6. The display device of claim 5 wherein said projections are V-shaped and restrict a maximum of 40% of the total dimension of said space in a direction perpendicular to the planes of said guide meshes.

7. The display device of claim 1 wherein said projections are ribbon-like elements struck from said meshes and are arranged in transverse rows between said rows of apertures and in longitudinal columns coincident with said columns of apertures.

8. The display device of claim 7 wherein said rows of ribbon projections are substantially equally spaced between said rows of apertures.

9. The display device of claim 8 wherein there is a maximum of nine of said rows of ribbon projections.

10. The display device of claim 9 wherein the first row of ribbon projections lies between the first and second row of apertures.
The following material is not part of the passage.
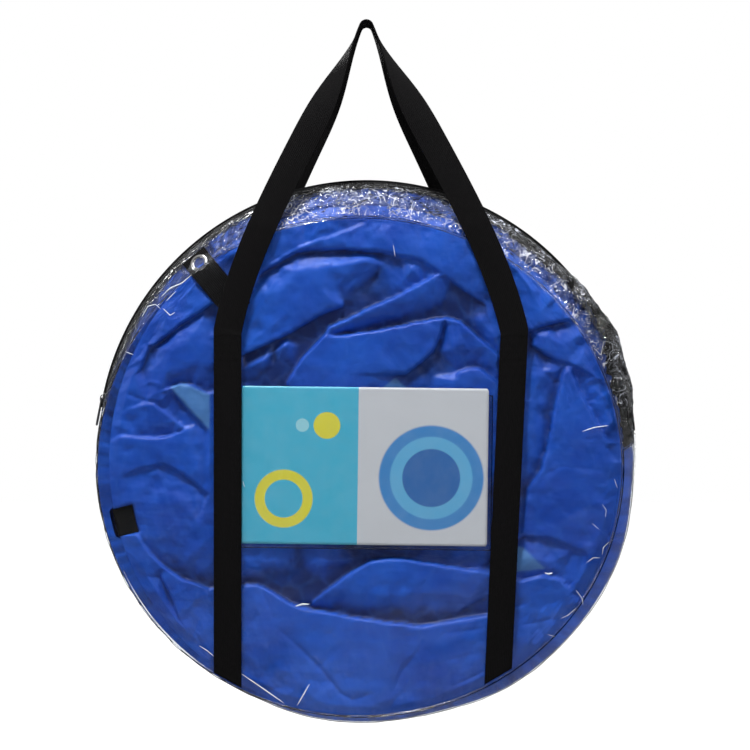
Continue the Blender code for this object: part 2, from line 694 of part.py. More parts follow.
def tunnel_pleats():
    """The tube's cloth between the turns, folded inwards in one bay for each space between two turns."""
    outer, inner = PLEAT_RADIUS, PLEAT_RADIUS - BAY_DEPTH
    last = 2 * WIRE_TURNS - 2
    outside, inside = [], []
    for step in range(last + 1):
        y = FIRST_TURN_Y + (LAST_TURN_Y - FIRST_TURN_Y) * step / last
        if step % 2:
            inside += [(inner, y - BAY_CLOTH), (inner, y + BAY_CLOTH)]
            outside.append((inner + PLEAT_EDGE, y))
        else:
            outside += [(outer, y - BAY_CLOTH), (outer, y + BAY_CLOTH)]
            if 0 < step < last:
                inside.append((outer - PLEAT_EDGE, y))
    turned("tunnel_pleats", outside[::-1] + inside, PLEAT_STEPS, BLUE_NYLON, tunnel_axis(0))


def tunnel_hems():
    """The bound edges of the two mouths."""
    inner, outer = TUNNEL_RADIUS - HEM_WIDTH, TUNNEL_RADIUS
    spans = (
        ("tunnel_front_hem", FRONT_HEM_Y - HEM_THICKNESS, FRONT_HEM_Y),
        ("tunnel_rear_hem", REAR_HEM_Y, REAR_HEM_Y + HEM_THICKNESS),
    )
    for name, low, high in spans:
        profile = [(inner, high), (outer, high), (outer, low), (inner, low)]
        turned(name, profile, HEM_STEPS, BLUE_NYLON, tunnel_axis(0))


def fold_height(x, z, folds):
    """Sum of the folds at points from the bag's middle: each is a bell across its line, and fades past its ends."""
    total = np.zeros_like(x)
    for x1, z1, x2, z2, width, height in folds:
        length = math.hypot(x2 - x1, z2 - z1)
        ux, uz = (x2 - x1) / length, (z2 - z1) / length
        along = (x - x1) * ux + (z - z1) * uz
        across = (x - x1) * -uz + (z - z1) * ux
        past = np.maximum(np.maximum(-along, along - length), 0)
        total += height * np.exp(-(across**2 + past**2) / width**2)
    return total


def mouth_cloth(name, rim_y, billow, folds, facing):
    """The loose cloth across a mouth: a square grid pressed into a round one, billowed to its middle and folded."""
    line = np.linspace(-1, 1, CLOTH_CELLS)
    across, up = np.meshgrid(line, line, indexing="ij")
    x = across * np.sqrt(1 - up**2 / 2) * CLOTH_RADIUS
    z = up * np.sqrt(1 - across**2 / 2) * CLOTH_RADIUS
    radius = np.hypot(x, z) / CLOTH_RADIUS
    lift = billow * (1 - radius**BILLOW_SHARPNESS)
    rim = smooth((1 - radius) / RIM_FADE)
    folded = fold_height(x + TUNNEL_SHIFT_X, z + TUNNEL_Z - MIDDLE_Z, folds) * rim
    y = rim_y + facing * (lift + folded)
    points = np.stack([x + TUNNEL_SHIFT_X, y, z + TUNNEL_Z], axis=-1)
    sheet(name, points, CLOTH_THICKNESS, BLUE_NYLON)


def mouth_cloths():
    """The folded cloth of both mouths, each set just off the last pleat."""
    off = BAY_CLOTH + CLOTH_THICKNESS / 2 + GAP
    front_rim = FIRST_TURN_Y - off - HEM_THICKNESS / 2
    rear_rim = LAST_TURN_Y + off
    mouth_cloth("tunnel_front_cloth", front_rim, FRONT_BILLOW, FRONT_FOLDS, -1)
    mouth_cloth("tunnel_rear_cloth", rear_rim, REAR_BILLOW, REAR_FOLDS, 1)


def radial_frame(angle):
    """Frame on the packed tunnel's axis whose X axis points out at an angle and whose Z axis points to the rear."""
    out = Vector((math.cos(angle), 0, math.sin(angle)))
    back = Vector((0, 1, 0))
    turn = Matrix((out, back.cross(out), back)).transposed().to_4x4()
    return Matrix.Translation((TUNNEL_SHIFT_X, 0, TUNNEL_Z)) @ turn


def webbing_tab(name, frame, path, eyelet_place, label):
    """A tab of webbing along a path of radius and depth in its radial frame, holed for its eyelet, with the eyelet
    and its washer. eyelet_place has its Z axis out of the face that shows."""
    half = TAB_WIDTH / 2
    rows = [[frame @ Vector((r, side * half, y)) for side in (-1, 1)] for r, y in path]
    tab = sheet(name, np.array(rows), TAB_WEBBING, BLACK_WEBBING)
    barrel = EYELET_HOLE_RADIUS + EYELET_WALL
    hole = barrel + GAP
    combine(tab, helper_cylinder(f"{name}_hole", hole, half, eyelet_place), "DIFFERENCE")
    face = TAB_WEBBING / 2 + GAP / 2
    top = face + EYELET_FLANGE
    bore = EYELET_HOLE_RADIUS
    flange = EYELET_FLANGE_RADIUS
    eyelet = [(bore, top), (flange, top), (flange, face), (barrel, face), (barrel, -top), (bore, -top)]
    turned(f"eyelet_{label}", eyelet, EYELET_STEPS, NICKEL, eyelet_place)
    ring = [(barrel + GAP, -face), (flange, -face), (flange, -top), (barrel + GAP, -top)]
    turned(f"washer_{label}", ring, EYELET_STEPS, NICKEL, eyelet_place)


def front_tabs():
    """The upper tab, whose eyelet end leans back over the tunnel's edge, and the side tab, which wraps round it."""
    frame = radial_frame(UPPER_TAB_ANGLE)
    flange_end_r = TUNNEL_RADIUS + UPPER_EYELET_REACH
    eyelet_r = flange_end_r - EYELET_FLANGE_RADIUS
    bend_r = eyelet_r - EYELET_FLANGE_RADIUS - UPPER_TAB_BEND
    end_r = flange_end_r + UPPER_TAB_MARGIN
    foot_r = end_r - UPPER_TAB_LENGTH
    flat_r = bend_r - UPPER_TAB_EASE
    # The slope runs from just above the foot, which lies behind the front panel, to just clear of the hem's corner
    foot_y = FRONT_Y + VINYL + UPPER_TAB_ROOM + TAB_WEBBING / 2
    bend_y = foot_y + UPPER_TAB_STEP
    corner_y = FRONT_HEM_Y - HEM_THICKNESS
    climb = corner_y - EYELET_HALF_HEIGHT - GAP - bend_y
    slope = climb / (TUNNEL_RADIUS - bend_r + EYELET_FLANGE_RADIUS * UPPER_EYELET_LEAN)

    def on_slope(r):
        """Depth of the leaning end at radius r."""
        return bend_y + (r - bend_r) * slope

    path = [(end_r, on_slope(end_r)), (bend_r, on_slope(bend_r)), (flat_r, foot_y), (foot_r, foot_y)]
    lean = Matrix.Rotation(-math.atan(slope), 4, "Y")
    flip = Matrix.Rotation(math.pi, 4, "X")
    place = frame @ Matrix.Translation((eyelet_r, 0, on_slope(eyelet_r))) @ lean @ flip
    webbing_tab("tab_front_upper", frame, path, place, "front_upper")

    frame = radial_frame(SIDE_TAB_ANGLE)
    side_r = TUNNEL_RADIUS + GAP + EYELET_HALF_HEIGHT
    front_y = corner_y - 2 * GAP - TAB_WEBBING / 2
    end_y = front_y + SIDE_TAB_DEPTH
    path = [
        (side_r - SIDE_TAB_REACH, front_y),
        (side_r - SIDE_TAB_WRAP, front_y),
        (side_r, front_y + SIDE_TAB_WRAP),
        (side_r, end_y),
    ]
    middle_y = end_y - TAB_WIDTH / 2
    turn = Matrix.Rotation(math.pi / 2, 4, "Y")
    place = frame @ Matrix.Translation((side_r, 0, middle_y)) @ turn
    webbing_tab("tab_front_side", frame, path, place, "front_side")


def rear_tabs():
    """The two tabs of the rear mouth, folded inwards flat behind its cloth."""
    tab_y = REAR_HEM_Y + HEM_THICKNESS + GAP + TAB_WEBBING / 2
    start = TUNNEL_RADIUS - GAP
    for angle, label in zip(REAR_TAB_ANGLES, ("rear_right", "rear_left")):
        frame = radial_frame(angle)
        path = [(start, tab_y), (start - REAR_TAB_LENGTH, tab_y)]
        place = frame @ Matrix.Translation((start - REAR_EYELET_INSET, 0, tab_y))
        webbing_tab(f"tab_{label}", frame, path, place, label)


clear_scene()
PARTS = new_collection(COLLECTION_NAME)
HELPERS = new_collection("cutters")

CLEAR = new_material("clear_vinyl", (0.80, 0.86, 0.92), 0.12, alpha=0.35)
BLACK_TAPE = new_material("zip_tape", (0.02, 0.02, 0.022), 0.8)
BLACK_COIL = new_material("zip_coil", (0.03, 0.03, 0.03), 0.45)
DARK_METAL = new_material("zip_metal", (0.25, 0.25, 0.26), 0.35, metallic=1.0)
BLACK_WEBBING = new_material("black_webbing", (0.012, 0.011, 0.012), 0.75)
CARD = new_material("insert_card", (0.25, 0.62, 0.78), 0.4)
SPRING_STEEL = new_material("spring_steel", (0.45, 0.45, 0.46), 0.3, metallic=1.0)
BLUE_NYLON = new_material("blue_nylon", (0.03, 0.13, 0.62), 0.5)
NICKEL = new_material("nickel", (0.7, 0.7, 0.72), 0.22, metallic=1.0)

bag_panels()
bag_gussets()
zip_tapes()
zip_coils()
zip_stops()
slider_place = zip_slider()
zip_pull(slider_place)
straps()
handles()
card_and_pocket()
tunnel_wire()
tunnel_pleats()
tunnel_hems()
mouth_cloths()
front_tabs()
rear_tabs()
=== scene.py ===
"""A pop-open pet play tunnel of blue nylon, packed flat in its round clear carry bag and hung by two webbing
handles.

Metres, +Z up. The origin is the hanging point under both handles. The bag's round axis runs along Y, and its
front panel faces -Y."""

import functools
import math

import bmesh
import bpy
import numpy as np
from mathutils import Matrix, Vector
from mathutils.geometry import delaunay_2d_cdt


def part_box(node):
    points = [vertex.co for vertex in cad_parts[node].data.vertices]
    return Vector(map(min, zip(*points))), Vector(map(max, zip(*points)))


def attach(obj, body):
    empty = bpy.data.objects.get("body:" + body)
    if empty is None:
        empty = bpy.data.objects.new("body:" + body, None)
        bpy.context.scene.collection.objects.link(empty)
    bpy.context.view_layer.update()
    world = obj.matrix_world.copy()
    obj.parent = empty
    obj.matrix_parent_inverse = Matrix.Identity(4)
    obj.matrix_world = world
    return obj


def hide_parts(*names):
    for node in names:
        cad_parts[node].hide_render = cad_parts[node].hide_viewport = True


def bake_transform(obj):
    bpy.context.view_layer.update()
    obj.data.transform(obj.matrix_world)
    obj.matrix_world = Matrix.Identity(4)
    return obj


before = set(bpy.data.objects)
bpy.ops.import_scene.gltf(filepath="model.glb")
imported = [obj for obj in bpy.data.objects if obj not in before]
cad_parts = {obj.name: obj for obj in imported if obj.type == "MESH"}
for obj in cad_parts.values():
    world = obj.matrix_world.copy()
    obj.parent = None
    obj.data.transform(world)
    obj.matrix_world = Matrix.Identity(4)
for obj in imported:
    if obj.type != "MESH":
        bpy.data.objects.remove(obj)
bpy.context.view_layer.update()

bl_info = {
    "name": "Packed Pet Play Tunnel",
    "version": (1, 0, 0),
    "blender": (4, 5, 0),
    "location": "View3D > Sidebar > Pet Tunnel",
    "description": "Builds a pop-open pet tunnel packed flat in its clear zipped bag",
    "category": "Add Mesh",
}

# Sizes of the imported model
GAP = 0.0003
TUNNEL_RADIUS = 0.2285
TUNNEL_X = -0.002
TUNNEL_Z = -0.3945
WIRE_RADIUS = 0.00125
WIRE_TURNS = 8
WIRE_PITCH = 0.0036
WIRE_START = math.radians(60)
FIRST_TURN_Y = -0.0112
LAST_TURN_Y = FIRST_TURN_Y + WIRE_TURNS * WIRE_PITCH
COIL_LINE_RADIUS = TUNNEL_RADIUS - WIRE_RADIUS
MIDDLE_Z = -0.385
FRONT_Y, BACK_Y = -0.025, 0.025
REAR_RADIUS, MID_RADIUS = 0.2445, 0.2385
FRONT_HALF_WIDTH, FRONT_HALF_HEIGHT = 0.2355, 0.2235
FRONT_SHIFT_X, FRONT_SAG = -0.006, 0.0145
GUSSET_BELLY = 0.0065
ZIP_RIGHT, ZIP_LEFT = math.radians(4), math.radians(171)
ZIP_SLANT = math.hypot(BACK_Y, REAR_RADIUS - MID_RADIUS)
SLIDER_ANGLE = math.radians(168.96)
VINYL = 0.0004
WEBBING = 0.0013
WEBBING_WIDTH = 0.0254
SEWN_Z = -0.278
HOOK_RADIUS = 0.005
HANDLE_BOW = 0.0098
HANDLE_TWIST = 0.115
HANDLE_DRIFT = 0.053
FRONT_STRAPS = ((-0.1243, -0.1243), (0.1325, 0.1180))
REAR_STRAPS = ((-0.1140, -0.1140), (0.1140, 0.1140))
CARD_WIDTH, CARD_HEIGHT = 0.2216, 0.1415
CARD_X, CARD_Z, CARD_TILT = -0.0018, -0.0138, math.radians(-0.7)
EYELET_HOLE, EYELET_FLANGE = 0.0050, 0.0085
MOUTH_RADIUS = 0.2296
REAR_MOUTH_RADIUS = 0.2232
UPPER_TAB_ANGLE, SIDE_TAB_ANGLE = 129.8, 194
GATHER_RADIUS, SIDE_RADIUS, TEETH_RADIUS, STITCH_RADIUS = 0.235, 0.24, 0.2415, 0.242
FLOOR_Z, FLOOR_HALF = -0.70, 6.0
TURN = 2 * math.pi
CLOTH_MIDDLE_Y, CLOTH_HALF = -0.0184, 0.0056
CLOTH_GRID, COARSE_GRID = 290, 97
TAB_WIDTH = 0.025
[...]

11. The display device of claim 7 wherein said ribbon projections are curved into the space between said guide meshes to provide both longitudinal and transverse electron beam clean up.

12. The display device of claim 11 wherein said ribbon projections protrude into said space between said guide meshes a first distance in the proximity of the edges of said apertures and a second distance in the proximity of the centers of said apertures.

13. The display device of claim 12 wherein said first distance is greater than said second distance.

14. The display device of claim 13 wherein the total second distance protrusion of said ribbon projections in both of said guide meshes is a maximum of 40% of the total spacing between said guide meshes.

15. The display device of claim 2 wherein said projections are arranged in a portion of said guide meshes having a predetermined length measured along the longitudinal dimension of said meshes, said predetermined length being at least as long as the propagation wavelength of said electron beams.

16. The display device of claim 7 wherein said ribbon projections are arranged in a portion of said guide meshes having a predetermined length measured along the longitudinal dimension of said meshes, said predetermined length being at least as long as the propagation wavelength of said electron beams.